Put differently, the problem is not particular sins, but Sin (capital-s), which is a problem common to all humanity. Solzhenitsyn says it even better (better than me, not better than James!):

If only it were all so simple! If only there were evil people somewhere insidiously committing evil deeds, and it were necessary only to separate them from the rest of us and destroy them. But the line dividing good and evil cuts through the heart of every human being.

Solzhenitsyn

Now, I am sensitive to the critique that James 2:10-11 provides an extremely blunt analysis of sin. When you say that the same impulse that makes you speak abruptly to your wife is the same impulse that in another situation would cause you to commit murder, there isn’t a lot of subtlety there. To be sure: speaking harshly is not the same as murder. But the claim is that the origin of both behaviors is the same. The same sin gives rise, in one set of circumstances, to a faux pas, and in another set of circumstances, to a death.

But of course, the argument cannot simply be that the Bible’s moral teaching is blunt, but that it is too blunt. And in this instance, at least, the Bible certainly has the facts on its side. We can see that the men of Reserve Police Battalion 101 were not some uniquely depraved collection of individuals, they were simply men like you and I. The difference was in their circumstances, not in their essence. But for “time and chance,” I would be the mass murderer and they would be the ones writing the blog entry.
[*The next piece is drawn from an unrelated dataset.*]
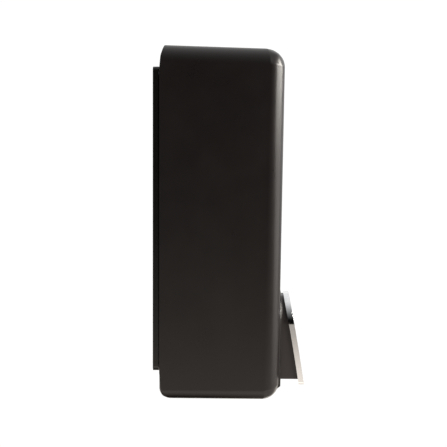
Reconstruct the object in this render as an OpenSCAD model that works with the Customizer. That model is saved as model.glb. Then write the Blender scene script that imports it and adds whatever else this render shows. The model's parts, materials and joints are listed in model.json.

So I think that the appropriate response to this book—as with all atrocities—is confession. I don’t mean a lazy confession that “we are all responsible” in some amorphous sense where the words are bleached of their meaning, but that we confess that the Sin in our hearts is the same Sin in their hearts. The essence of the sin is the same, and if owing to time and chance I have never been instructed to kill, that does not make me the better person.